== Material to process
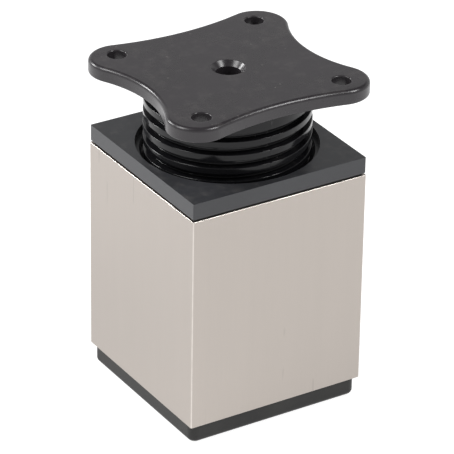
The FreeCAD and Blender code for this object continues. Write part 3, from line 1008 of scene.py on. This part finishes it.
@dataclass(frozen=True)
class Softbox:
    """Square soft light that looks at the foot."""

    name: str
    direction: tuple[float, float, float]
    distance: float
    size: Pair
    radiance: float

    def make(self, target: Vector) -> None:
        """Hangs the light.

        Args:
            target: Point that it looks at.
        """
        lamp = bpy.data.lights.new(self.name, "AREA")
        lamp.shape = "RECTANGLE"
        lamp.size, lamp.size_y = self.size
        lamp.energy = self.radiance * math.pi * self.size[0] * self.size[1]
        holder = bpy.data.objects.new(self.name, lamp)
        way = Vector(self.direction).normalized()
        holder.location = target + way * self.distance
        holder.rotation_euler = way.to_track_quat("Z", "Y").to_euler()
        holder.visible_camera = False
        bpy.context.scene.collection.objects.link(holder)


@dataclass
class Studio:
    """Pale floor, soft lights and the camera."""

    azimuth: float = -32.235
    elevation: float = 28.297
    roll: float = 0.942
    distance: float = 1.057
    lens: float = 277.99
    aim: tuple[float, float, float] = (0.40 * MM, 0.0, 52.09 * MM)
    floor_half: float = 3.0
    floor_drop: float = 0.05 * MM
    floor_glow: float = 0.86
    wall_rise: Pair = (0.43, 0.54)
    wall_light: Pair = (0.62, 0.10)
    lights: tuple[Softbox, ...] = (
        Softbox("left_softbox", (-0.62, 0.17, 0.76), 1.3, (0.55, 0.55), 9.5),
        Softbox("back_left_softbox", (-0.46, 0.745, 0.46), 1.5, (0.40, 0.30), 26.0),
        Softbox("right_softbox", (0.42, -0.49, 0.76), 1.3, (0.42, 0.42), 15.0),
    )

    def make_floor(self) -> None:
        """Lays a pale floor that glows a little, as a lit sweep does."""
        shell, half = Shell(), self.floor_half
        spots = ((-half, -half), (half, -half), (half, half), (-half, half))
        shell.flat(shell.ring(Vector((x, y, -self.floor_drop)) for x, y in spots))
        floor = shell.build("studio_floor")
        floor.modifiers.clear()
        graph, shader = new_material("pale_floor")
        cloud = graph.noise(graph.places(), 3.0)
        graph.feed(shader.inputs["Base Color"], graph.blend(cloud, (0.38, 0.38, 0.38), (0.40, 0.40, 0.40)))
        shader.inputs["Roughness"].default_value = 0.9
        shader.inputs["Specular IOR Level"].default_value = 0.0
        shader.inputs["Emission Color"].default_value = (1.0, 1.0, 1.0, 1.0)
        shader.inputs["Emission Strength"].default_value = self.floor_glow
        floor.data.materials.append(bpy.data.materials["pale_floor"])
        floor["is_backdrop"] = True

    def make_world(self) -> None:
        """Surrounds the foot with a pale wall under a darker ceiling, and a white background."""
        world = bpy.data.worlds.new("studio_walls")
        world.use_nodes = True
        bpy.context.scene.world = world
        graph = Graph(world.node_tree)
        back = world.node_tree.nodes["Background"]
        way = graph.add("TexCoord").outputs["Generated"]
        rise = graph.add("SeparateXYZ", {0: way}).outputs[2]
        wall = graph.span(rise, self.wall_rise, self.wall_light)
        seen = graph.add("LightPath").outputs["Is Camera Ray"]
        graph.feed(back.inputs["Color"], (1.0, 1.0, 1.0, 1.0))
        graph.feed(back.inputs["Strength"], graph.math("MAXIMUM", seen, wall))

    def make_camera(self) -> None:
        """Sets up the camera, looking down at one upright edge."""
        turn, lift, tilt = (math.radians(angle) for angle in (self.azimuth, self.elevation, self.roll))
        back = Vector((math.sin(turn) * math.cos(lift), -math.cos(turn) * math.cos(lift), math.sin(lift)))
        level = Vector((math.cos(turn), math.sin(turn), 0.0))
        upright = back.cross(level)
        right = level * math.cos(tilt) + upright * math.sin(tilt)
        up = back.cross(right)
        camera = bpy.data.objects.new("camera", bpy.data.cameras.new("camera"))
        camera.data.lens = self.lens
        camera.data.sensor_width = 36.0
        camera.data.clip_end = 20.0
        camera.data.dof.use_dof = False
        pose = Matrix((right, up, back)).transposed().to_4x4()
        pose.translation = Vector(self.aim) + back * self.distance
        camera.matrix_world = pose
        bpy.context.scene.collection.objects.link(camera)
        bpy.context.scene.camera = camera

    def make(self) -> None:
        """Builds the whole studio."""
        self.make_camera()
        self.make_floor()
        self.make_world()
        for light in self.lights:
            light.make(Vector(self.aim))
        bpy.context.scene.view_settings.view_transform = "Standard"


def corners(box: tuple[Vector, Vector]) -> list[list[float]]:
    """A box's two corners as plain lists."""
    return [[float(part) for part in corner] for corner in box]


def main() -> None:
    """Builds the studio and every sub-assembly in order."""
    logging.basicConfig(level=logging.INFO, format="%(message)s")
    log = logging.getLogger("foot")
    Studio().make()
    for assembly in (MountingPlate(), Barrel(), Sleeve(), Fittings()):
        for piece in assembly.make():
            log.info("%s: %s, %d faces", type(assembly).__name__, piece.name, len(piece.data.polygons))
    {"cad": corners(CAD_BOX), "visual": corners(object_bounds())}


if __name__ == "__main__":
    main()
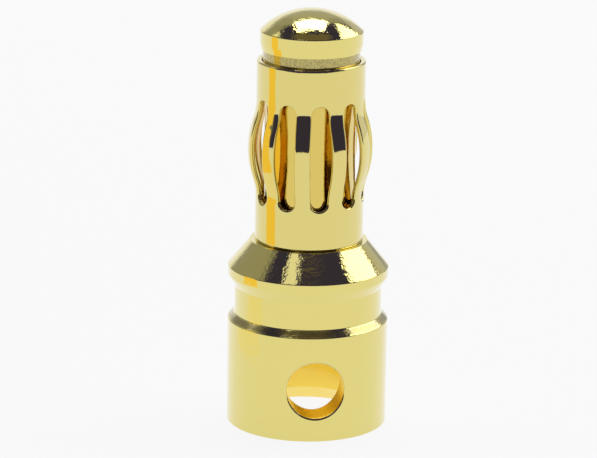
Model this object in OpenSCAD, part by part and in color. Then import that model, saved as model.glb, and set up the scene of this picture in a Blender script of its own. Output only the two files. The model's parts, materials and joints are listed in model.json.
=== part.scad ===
====
== Material to process
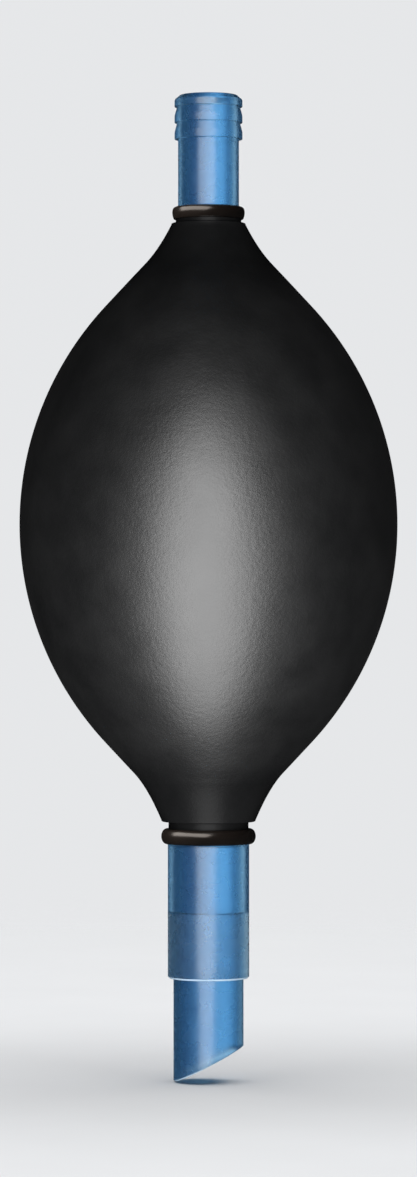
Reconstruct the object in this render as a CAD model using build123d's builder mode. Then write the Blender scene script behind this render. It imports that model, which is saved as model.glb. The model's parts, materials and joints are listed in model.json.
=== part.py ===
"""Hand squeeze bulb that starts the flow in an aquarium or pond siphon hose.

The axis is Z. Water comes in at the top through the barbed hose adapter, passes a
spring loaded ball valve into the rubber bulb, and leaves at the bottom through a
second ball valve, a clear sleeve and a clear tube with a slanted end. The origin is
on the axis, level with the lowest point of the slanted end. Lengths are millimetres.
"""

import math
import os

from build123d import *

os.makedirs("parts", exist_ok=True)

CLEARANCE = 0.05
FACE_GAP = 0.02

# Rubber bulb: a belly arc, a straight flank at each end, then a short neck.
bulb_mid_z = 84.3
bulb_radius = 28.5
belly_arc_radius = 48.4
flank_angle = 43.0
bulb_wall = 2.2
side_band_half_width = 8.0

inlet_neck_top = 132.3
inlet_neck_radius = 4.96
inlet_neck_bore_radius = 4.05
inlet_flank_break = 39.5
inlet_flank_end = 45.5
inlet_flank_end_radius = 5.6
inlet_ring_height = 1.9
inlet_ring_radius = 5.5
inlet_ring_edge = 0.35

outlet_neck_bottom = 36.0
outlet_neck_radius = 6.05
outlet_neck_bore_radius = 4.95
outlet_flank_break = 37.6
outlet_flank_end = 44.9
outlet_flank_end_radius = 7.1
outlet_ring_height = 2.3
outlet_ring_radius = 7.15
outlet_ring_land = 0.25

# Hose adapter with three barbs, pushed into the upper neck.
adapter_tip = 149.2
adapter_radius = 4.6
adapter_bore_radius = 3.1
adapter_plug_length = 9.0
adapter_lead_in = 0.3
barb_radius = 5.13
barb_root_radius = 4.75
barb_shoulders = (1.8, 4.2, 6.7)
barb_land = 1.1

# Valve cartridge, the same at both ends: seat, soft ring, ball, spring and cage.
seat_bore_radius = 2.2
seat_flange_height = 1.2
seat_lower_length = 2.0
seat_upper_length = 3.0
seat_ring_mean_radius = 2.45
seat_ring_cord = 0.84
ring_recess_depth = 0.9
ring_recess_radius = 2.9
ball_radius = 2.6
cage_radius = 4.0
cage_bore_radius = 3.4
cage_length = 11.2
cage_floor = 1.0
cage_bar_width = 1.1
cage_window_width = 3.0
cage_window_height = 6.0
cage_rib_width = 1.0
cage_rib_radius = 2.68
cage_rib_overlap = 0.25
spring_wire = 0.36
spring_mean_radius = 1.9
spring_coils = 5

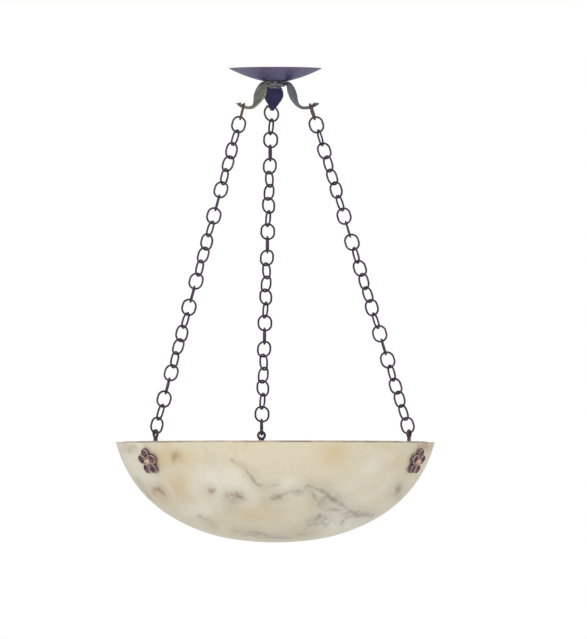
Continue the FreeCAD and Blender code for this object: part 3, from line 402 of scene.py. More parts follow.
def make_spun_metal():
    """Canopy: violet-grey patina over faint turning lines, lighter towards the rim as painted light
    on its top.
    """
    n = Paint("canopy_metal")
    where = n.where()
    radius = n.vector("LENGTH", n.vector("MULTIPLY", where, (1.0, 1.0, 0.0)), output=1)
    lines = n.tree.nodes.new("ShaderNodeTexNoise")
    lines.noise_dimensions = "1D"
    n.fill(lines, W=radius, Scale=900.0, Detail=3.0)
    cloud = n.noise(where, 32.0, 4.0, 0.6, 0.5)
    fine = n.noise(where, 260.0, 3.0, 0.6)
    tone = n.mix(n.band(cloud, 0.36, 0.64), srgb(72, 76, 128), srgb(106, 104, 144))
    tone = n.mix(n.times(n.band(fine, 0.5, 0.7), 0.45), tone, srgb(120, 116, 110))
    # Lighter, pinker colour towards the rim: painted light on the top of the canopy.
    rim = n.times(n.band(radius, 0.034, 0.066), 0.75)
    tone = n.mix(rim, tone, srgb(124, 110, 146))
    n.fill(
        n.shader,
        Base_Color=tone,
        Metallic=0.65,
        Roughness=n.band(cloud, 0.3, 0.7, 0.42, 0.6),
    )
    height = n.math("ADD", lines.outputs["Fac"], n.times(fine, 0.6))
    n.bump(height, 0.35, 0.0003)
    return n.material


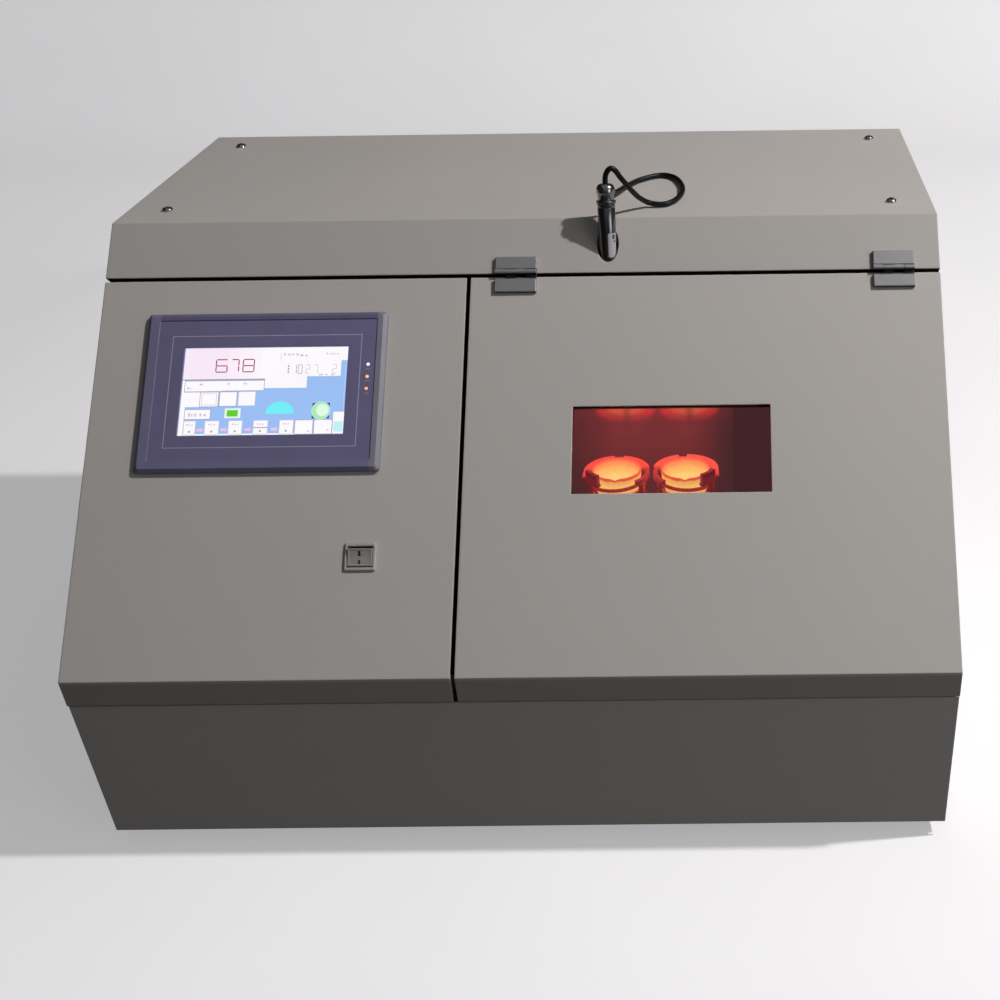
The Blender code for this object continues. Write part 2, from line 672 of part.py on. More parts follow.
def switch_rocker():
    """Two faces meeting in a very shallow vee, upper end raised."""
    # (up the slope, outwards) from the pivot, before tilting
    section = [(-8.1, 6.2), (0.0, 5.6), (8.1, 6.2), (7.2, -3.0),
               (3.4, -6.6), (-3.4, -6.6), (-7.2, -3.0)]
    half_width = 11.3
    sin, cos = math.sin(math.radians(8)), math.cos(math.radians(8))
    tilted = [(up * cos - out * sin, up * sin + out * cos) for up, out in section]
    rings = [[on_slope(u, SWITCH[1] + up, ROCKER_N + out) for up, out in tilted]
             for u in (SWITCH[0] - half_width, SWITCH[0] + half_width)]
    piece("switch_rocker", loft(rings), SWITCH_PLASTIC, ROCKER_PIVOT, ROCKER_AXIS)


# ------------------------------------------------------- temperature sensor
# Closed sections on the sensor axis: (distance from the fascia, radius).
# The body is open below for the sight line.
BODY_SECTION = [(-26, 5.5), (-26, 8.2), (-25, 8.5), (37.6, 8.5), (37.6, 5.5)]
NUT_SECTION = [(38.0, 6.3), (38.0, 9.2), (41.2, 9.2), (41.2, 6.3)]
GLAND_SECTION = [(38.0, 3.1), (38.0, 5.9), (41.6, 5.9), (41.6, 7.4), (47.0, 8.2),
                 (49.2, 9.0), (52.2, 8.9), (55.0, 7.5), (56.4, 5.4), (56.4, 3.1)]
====
== Material to process
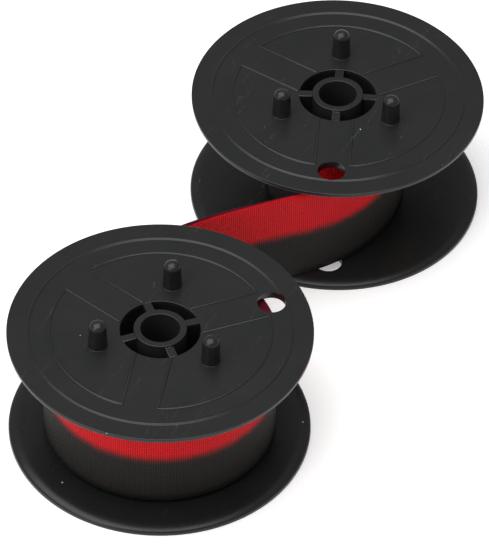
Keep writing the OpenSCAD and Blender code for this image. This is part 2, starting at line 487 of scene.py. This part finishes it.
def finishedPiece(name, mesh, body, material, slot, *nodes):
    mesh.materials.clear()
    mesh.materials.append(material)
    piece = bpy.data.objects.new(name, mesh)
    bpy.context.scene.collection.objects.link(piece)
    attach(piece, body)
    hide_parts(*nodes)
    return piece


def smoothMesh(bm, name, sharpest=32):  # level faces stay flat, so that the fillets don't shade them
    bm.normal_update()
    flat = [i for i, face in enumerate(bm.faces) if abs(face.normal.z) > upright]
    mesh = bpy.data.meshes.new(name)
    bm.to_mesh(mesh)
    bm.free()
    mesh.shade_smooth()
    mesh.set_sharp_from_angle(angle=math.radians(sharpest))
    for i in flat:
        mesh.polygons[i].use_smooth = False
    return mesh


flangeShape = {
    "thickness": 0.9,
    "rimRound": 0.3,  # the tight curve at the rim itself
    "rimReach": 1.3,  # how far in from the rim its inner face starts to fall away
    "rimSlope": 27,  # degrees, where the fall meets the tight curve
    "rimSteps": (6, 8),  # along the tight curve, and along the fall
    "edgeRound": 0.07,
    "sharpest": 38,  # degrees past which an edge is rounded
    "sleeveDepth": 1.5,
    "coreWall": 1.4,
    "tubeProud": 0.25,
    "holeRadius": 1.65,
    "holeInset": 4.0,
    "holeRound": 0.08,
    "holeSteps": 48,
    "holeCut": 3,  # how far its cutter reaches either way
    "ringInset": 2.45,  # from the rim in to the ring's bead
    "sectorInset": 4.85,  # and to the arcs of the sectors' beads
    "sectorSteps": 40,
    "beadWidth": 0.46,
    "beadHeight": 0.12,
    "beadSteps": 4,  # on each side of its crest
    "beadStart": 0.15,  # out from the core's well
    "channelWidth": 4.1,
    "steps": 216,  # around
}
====
◆ **Aim of the task**
Of the entries listed above, reproduce only the lines starting at the line containing "The Blender code" and ending at the line containing "(49.2, 9.0), (52.2, 8.9), (55.0, 7.5), (56.4, 5.4), (56.4, 3.1)]". Include both, exactly as they stand.

◆ **Complete answer**
The Blender code for this object continues. Write part 2, from line 672 of part.py on. More parts follow.
def switch_rocker():
    """Two faces meeting in a very shallow vee, upper end raised."""
    # (up the slope, outwards) from the pivot, before tilting
    section = [(-8.1, 6.2), (0.0, 5.6), (8.1, 6.2), (7.2, -3.0),
               (3.4, -6.6), (-3.4, -6.6), (-7.2, -3.0)]
    half_width = 11.3
    sin, cos = math.sin(math.radians(8)), math.cos(math.radians(8))
    tilted = [(up * cos - out * sin, up * sin + out * cos) for up, out in section]
    rings = [[on_slope(u, SWITCH[1] + up, ROCKER_N + out) for up, out in tilted]
             for u in (SWITCH[0] - half_width, SWITCH[0] + half_width)]
    piece("switch_rocker", loft(rings), SWITCH_PLASTIC, ROCKER_PIVOT, ROCKER_AXIS)


# ------------------------------------------------------- temperature sensor
# Closed sections on the sensor axis: (distance from the fascia, radius).
# The body is open below for the sight line.
BODY_SECTION = [(-26, 5.5), (-26, 8.2), (-25, 8.5), (37.6, 8.5), (37.6, 5.5)]
NUT_SECTION = [(38.0, 6.3), (38.0, 9.2), (41.2, 9.2), (41.2, 6.3)]
GLAND_SECTION = [(38.0, 3.1), (38.0, 5.9), (41.6, 5.9), (41.6, 7.4), (47.0, 8.2),
                 (49.2, 9.0), (52.2, 8.9), (55.0, 7.5), (56.4, 5.4), (56.4, 3.1)]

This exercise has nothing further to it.